Generalized Shortfall Risk Measure Based on Insurance Premium

Abstract

Utility-based shortfall risk (SR) measure proposed by (F\”ollmer and Schied, 2002) has been well studied in risk management and finance. In this paper, we revisit the concept from insurance premium perspective. We show under some moderate conditions that the indifference equation-based insurance premium calculation can be equivalently formulated as an optimization problem similar to the definition of SR and subsequently call the premium functional as a generalized shortfall risk measure (GSR). We then use the latter formulation to investigate the properties of the GSR with a focus on the case that the preference functional is a distorted expected value function based on prospect theory. Specifically, we exploit Weber's methods and techniques (Weber, 2006) for characterization of the shortfall risk measure to derive a relationship between properties of GSR based on the prospect theory and the underlying value function and weighting function in terms of convexity/concavity and positive homogeneity.
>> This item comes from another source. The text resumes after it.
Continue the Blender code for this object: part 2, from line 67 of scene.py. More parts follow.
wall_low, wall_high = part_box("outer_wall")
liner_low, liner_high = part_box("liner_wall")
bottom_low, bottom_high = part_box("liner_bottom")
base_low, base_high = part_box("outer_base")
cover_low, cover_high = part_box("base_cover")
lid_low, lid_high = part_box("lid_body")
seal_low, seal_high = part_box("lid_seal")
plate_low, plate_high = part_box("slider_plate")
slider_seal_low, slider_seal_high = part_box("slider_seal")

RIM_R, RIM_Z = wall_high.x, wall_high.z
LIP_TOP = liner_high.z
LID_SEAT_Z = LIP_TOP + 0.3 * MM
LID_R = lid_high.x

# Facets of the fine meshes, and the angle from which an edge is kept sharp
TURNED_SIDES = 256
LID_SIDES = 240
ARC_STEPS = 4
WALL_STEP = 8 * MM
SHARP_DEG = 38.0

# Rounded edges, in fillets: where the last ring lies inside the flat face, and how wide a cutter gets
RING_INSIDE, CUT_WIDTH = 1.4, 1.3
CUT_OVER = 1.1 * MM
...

We also investigate the GSR as a functional of cumulative distribution function of random loss/liability and derive local and global Lipschitz continuity of the function under Wasserstein metric, a property which is related to statistical robustness of the GSR. The results cover the premium risk measures based on the von Neumann-Morgenstern's expected utility and Yaari's dual theory of choice as special cases. Finally, we propose a computational scheme for calculating GSR.